» **Task statement**:
Give the number of lines holding the string "node" and nothing more.

» **Provided data**:
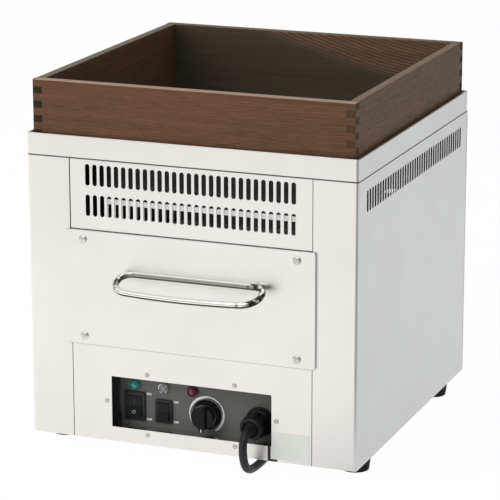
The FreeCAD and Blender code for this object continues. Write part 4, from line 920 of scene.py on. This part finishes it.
class ROASTER_OT_timber_guard(bpy.types.Operator):
    """Grain of the four finger-jointed boards"""

    bl_idname = "roaster.timber_guard"
    bl_label = "Timber guard"

    def execute(self, context):
        settings = context.scene.roaster_finishes
        # Painted light: each board gets its own tint, crown highlight and end tint, lit and shaded
        # copies of one wood; the end grain is also darker in itself.
        dress(guard_wood("front_board_wood", "X", settings, (0.45, 0.30, 0.22), (1.0, 0.95, 0.86),
                         end_tint=(0.110, 0.062, 0.030)), "guard_front_board")
        dress(guard_wood("back_board_wood", "X", settings, (0.14, 0.10, 0.068), (1.38, 1.58, 1.80),
                         heart=(0.30, -0.07), slope=0.27, contrast=0.95, spread=1.2,
                         shadow_line=(0.426, 0.266)), "guard_back_board")
        dress(guard_wood("left_board_wood", "Y", settings, (0.17, 0.145, 0.105), (1.15, 1.3, 1.4),
                         heart=(0.30, -0.09), slope=0.05, contrast=0.5,
                         end_tint=(0.010, 0.008, 0.004)), "guard_left_board")
        dress(guard_wood("right_board_wood", "Y", settings, (0.22, 0.135, 0.080),
                         (1.52, 1.85, 1.88), heart=(0.14, -0.12), slope=-0.03,
                         end_tint=(0.062, 0.030, 0.018)), "guard_right_board")
        return {"FINISHED"}


class ROASTER_OT_well(bpy.types.Operator):
    """Liner, elements, rests and grate inside the well"""

    bl_idname = "roaster.well"
    bl_label = "Roasting well"

    def execute(self, context):
        # The liner and the rests are tinted nearly black.
        dress(bright_steel("liner_steel", (0.085, 0.080, 0.075), 0.38, 0.25),
              "chamber_liner", "heater_rests")
        dress(heater_sheath("element_sheath"), "front_heater", "middle_heater", "rear_heater")
        dress(ceramic("element_bush"), "heater_terminals")
        dress(polished_chrome("grate_plate"), "roasting_grate")
        return {"FINISHED"}


class ROASTER_OT_drawer(bpy.types.Operator):
    """Drawer front, box, handle, fasteners and drip tray"""

    bl_idname = "roaster.drawer"
    bl_label = "Drawer"

    def execute(self, context):
        settings = context.scene.roaster_finishes
        dress(satin_steel("drawer_satin_steel", "X", settings, shade_below), "drawer_front")
        dress(bright_steel("drawer_sheet", (0.74, 0.73, 0.71), 0.26, 0.12), "drawer_box")
        dress(bright_steel("tray_sheet", (0.66, 0.65, 0.63), 0.20, 0.2), "drip_tray")
        dress(handle_chrome("handle_chrome"), "drawer_handle")
        dress(turned_steel("drawer_fasteners", (0.80, 0.79, 0.77), 0.36),
              "drawer_screws", "handle_studs")
        return {"FINISHED"}


class ROASTER_OT_control_plate(bpy.types.Operator):
    """Recessed plate with its captions and the timer's scale"""

    bl_idname = "roaster.control_plate"
    bl_label = "Control plate"

    CAPTION_OFFSET = 4.4 * MM
    CAPTION_INSET = 0.7          # of its height, from the switch's end
    SCALE_START = math.radians(232)
    SCALE_SWEEP = math.radians(292)
    SCALE_STEPS = 72
    SCALE_LINE = 1.0 * MM
    SCALE_WIDTHS = ((0.0, 0.7), (0.20, 1.2), (0.30, 2.7), (0.44, 2.9), (0.52, 1.3), (0.66, 0.9),
                    (0.74, 1.6), (0.86, 3.0), (1.0, 2.2))

    def execute(self, context):
        settings = context.scene.roaster_finishes
        details = context.scene.roaster_details
        dress(bright_steel("tray_floor_steel", (0.68, 0.67, 0.65), 0.08, 0.02), "control_tray")
        dress(moulded("dark_cheek", (0.012, 0.012, 0.011), 0.5), "left_tray_end", "right_tray_end",
              "keeper_strip")
        dress(painted_plate("plate_paint", settings.plate_tint), "control_plate")
        ink = printing_ink("plate_ink", settings.ink_tint)
        self.captions(details, ink)
        self.scale(details, ink)
        return {"FINISHED"}

    def captions(self, details, ink):
        """ON and OFF beside each switch."""
        for switch in ("main_switch", "heater_switch"):
            spot, size = middle(switch), size_of(switch)
            for word, side in (("ON", 1), ("OFF", -1)):
                mesh = lettering(word, details.caption_height, details.ink_thickness)
                z = spot.z + side * (size.z / 2 - details.caption_height * self.CAPTION_INSET)
                x = spot.x + size.x / 2 + self.CAPTION_OFFSET
                mesh.transform(standing(x, PLATE_FACE - details.ink_thickness / 2, z))
                piece(f"{switch}_{word.lower()}_caption", mesh, ink, "cabinet")

    def width_at(self, share):
        """Width of the timer's arc at a share of its sweep."""
        for (low, start), (high, end) in zip(self.SCALE_WIDTHS, self.SCALE_WIDTHS[1:]):
            if share <= high:
                return (start + (end - start) * (share - low) / (high - low)) * MM
        return self.SCALE_WIDTHS[-1][1] * MM

    def scale(self, details, ink):
        """The timer's arc, which swells twice on its way round."""
        spot = middle("timer_knob")
        outer = details.scale_radius
        inner = outer - self.SCALE_LINE
        mesh = bmesh.new()
        ends = [mesh.verts.new((reach, 0.0, 0.0)) for reach in (outer, inner)]
        bmesh.ops.rotate(mesh, verts=ends, cent=(0, 0, 0),
                         matrix=Matrix.Rotation(self.SCALE_START, 3, "Z"))
        bmesh.ops.spin(mesh, geom=ends + [mesh.edges.new(ends)], cent=(0, 0, 0), axis=(0, 0, 1),
                       angle=-self.SCALE_SWEEP, steps=self.SCALE_STEPS, use_merge=False,
                       use_duplicate=False)
        for vert in mesh.verts:
            if vert.co.length < (outer + inner) / 2:
                turn = (self.SCALE_START - math.atan2(vert.co.y, vert.co.x)) % math.tau
                vert.co *= (outer - self.width_at(turn / self.SCALE_SWEEP)) / inner
        raised(mesh, details.ink_thickness)
        mesh.transform(standing(spot.x, PLATE_FACE, spot.z))
        piece("timer_scale", mesh, ink, "cabinet")


class ROASTER_OT_switches(bpy.types.Operator):
    """Rocker switches with their printed marks"""

    bl_idname = "roaster.switches"
    bl_label = "Switches"

    MARK_PLACE = 0.27            # of the rocker's height, from its middle
    RING_RADII = (1.45 * MM, 2.15 * MM)
    RING_STEPS = 32
    BAR = (0.7 * MM, 4.2 * MM)

    def execute(self, context):
        dress(moulded("switch_bezel", (0.016, 0.016, 0.016), 0.34, gloss=0.3),
              "main_switch", "heater_switch")
        dress(moulded("rocker_gloss", (0.008, 0.011, 0.012), 0.18, grain=0.05, gloss=0.18),
              "main_rocker", "heater_rocker")
        thick = context.scene.roaster_details.ink_thickness
        inner, outer = self.RING_RADII
        ring = turned([(inner, 0.0), (outer, 0.0), (outer, thick), (inner, thick),
                       (inner, 0.0)], self.RING_STEPS)
        bar = inlay(*self.BAR, thick)
        spot, shift = middle("main_rocker"), size_of("main_rocker").z * self.MARK_PLACE
        for name, mesh, z, ink, tint in (
                ("off", ring, spot.z - shift, "rocker_ink", (0.42, 0.43, 0.43)),
                ("on", bar, spot.z + shift, "rocker_faint_ink", (0.10, 0.10, 0.10))):
            mesh.transform(on_surface("main_rocker", spot.x, z))
            piece(f"main_rocker_{name}_mark", mesh, printing_ink(ink, tint), "main_rocker")
        return {"FINISHED"}


class ROASTER_OT_lamps(bpy.types.Operator):
    """Pilot lamps with tinted lenses"""

    bl_idname = "roaster.lamps"
    bl_label = "Pilot lamps"

    RADIUS = 5.4 * MM
    FACETS = 10
    # Shares of the radius, and heights in millimetres.
    PROFILE = ((0.0, 0.0), (0.42, -0.30), (0.78, -1.5), (1.0, -3.1), (1.0, -4.6), (0.0, -4.6))
    SHARP = 0.3                  # radians between two facets
    FACET_EDGE = 0.16 * MM

    def execute(self, context):
        settings = context.scene.roaster_finishes
        outline = [(self.RADIUS * share, height * MM) for share, height in self.PROFILE]
        for node, slot, tint, clear in (
                ("power_lamp", "green_lens", settings.green_tint, 0.15),
                ("supply_lamp", "clear_lens", (0.55, 0.57, 0.57), 0.75),
                ("heat_lamp", "red_lens", settings.red_tint, 0.15)):
            cut = turned(outline, self.FACETS)
            sharp = [e for e in cut.edges if e.calc_face_angle(0.0) > self.SHARP]
            bmesh.ops.bevel(cut, geom=sharp, offset=self.FACET_EDGE, segments=1, affect="EDGES",
                            profile=0.5, material=-1)
            cut.transform(standing(middle(node).x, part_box(node)[0].y, middle(node).z))
            cap = piece(node + "_cut_lens", cut, lens(node + "_lens", tint, clear), "cabinet")
            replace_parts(cap, node)
        dress(lamp_rings("lamp_ring_plastic", settings), "lamp_collars")
        dress(moulded("lamp_sleeve", (0.62, 0.61, 0.57), 0.45), "lamp_bodies", "timer_body",
              "terminal_block", "contactor")
        return {"FINISHED"}


class ROASTER_OT_timer_knob(bpy.types.Operator):
    """Timer knob with its pointer line"""

    bl_idname = "roaster.timer_knob"
    bl_label = "Timer knob"

    LINE = (1.2 * MM, 3.6 * MM)
    LINE_INSET = 3.4 * MM        # of its middle from the knob's foot

    def execute(self, context):
        dress(moulded("knob_gloss", (0.003, 0.003, 0.003), 0.08, grain=0.02, gloss=0.18),
              "timer_knob")
        dress(turned_steel("timer_shaft_steel"), "timer_shaft")
        line = inlay(*self.LINE, context.scene.roaster_details.ink_thickness)
        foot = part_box("timer_knob")[0].z
        line.transform(on_surface("timer_knob", middle("timer_knob").x, foot + self.LINE_INSET))
        ink = printing_ink("knob_ink", (0.75, 0.75, 0.73))
        piece("timer_knob_line", line, ink, "timer")
        return {"FINISHED"}


class ROASTER_OT_connector(bpy.types.Operator):
    """Inlet, connector and wall plug"""

    bl_idname = "roaster.connector"
    bl_label = "Connector and plug"

    def execute(self, context):
        dress(moulded("connector_plastic", (0.010, 0.010, 0.010), 0.30, grain=0.1, gloss=0.3),
              "inlet_flange", "cord_connector")
        dress(moulded("plug_plastic", (0.024, 0.024, 0.024), 0.40), "wall_plug")
        return {"FINISHED"}


class ROASTER_PT_panel(bpy.types.Panel):
    """Lists the roaster's operators and settings"""

    bl_idname = "ROASTER_PT_panel"
    bl_label = "Fish roaster"
    bl_space_type = "VIEW_3D"
    bl_region_type = "UI"
    bl_category = "Roaster"

    def draw(self, context):
        for operator in OPERATORS:
            self.layout.operator(operator.bl_idname)
        for group in ("roaster_finishes", "roaster_details", "roaster_stage"):
            box = self.layout.box()
            settings = getattr(context.scene, group)
            for name in settings.__annotations__:
                box.prop(settings, name)


OPERATORS = (
    ROASTER_OT_stage,
    ROASTER_OT_mains_lead,
    ROASTER_OT_cabinet,
    ROASTER_OT_vent_strip,
    ROASTER_OT_blank_plate,
    ROASTER_OT_timber_guard,
    ROASTER_OT_well,
    ROASTER_OT_drawer,
    ROASTER_OT_control_plate,
    ROASTER_OT_switches,
    ROASTER_OT_lamps,
    ROASTER_OT_timer_knob,
    ROASTER_OT_connector,
)
SETTINGS = {
    "roaster_finishes": RoasterFinishes,
    "roaster_details": RoasterDetails,
    "roaster_stage": RoasterStage,
}


def register():
    """Register the settings, the operators and the panel."""
    for name, group in SETTINGS.items():
        bpy.utils.register_class(group)
        setattr(bpy.types.Scene, name, bpy.props.PointerProperty(type=group))
    for cls in (*OPERATORS, ROASTER_PT_panel):
        bpy.utils.register_class(cls)


def unregister():
    """Undo register."""
    for cls in (ROASTER_PT_panel, *reversed(OPERATORS)):
        bpy.utils.unregister_class(cls)
    for name, group in SETTINGS.items():
        delattr(bpy.types.Scene, name)
        bpy.utils.unregister_class(group)


def main():
    """Make every piece in order."""
    register()
    for operator in OPERATORS:
        getattr(bpy.ops.roaster, operator.bl_idname.split(".")[1])()


if __name__ == "__main__":
    main()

» **Result**:
4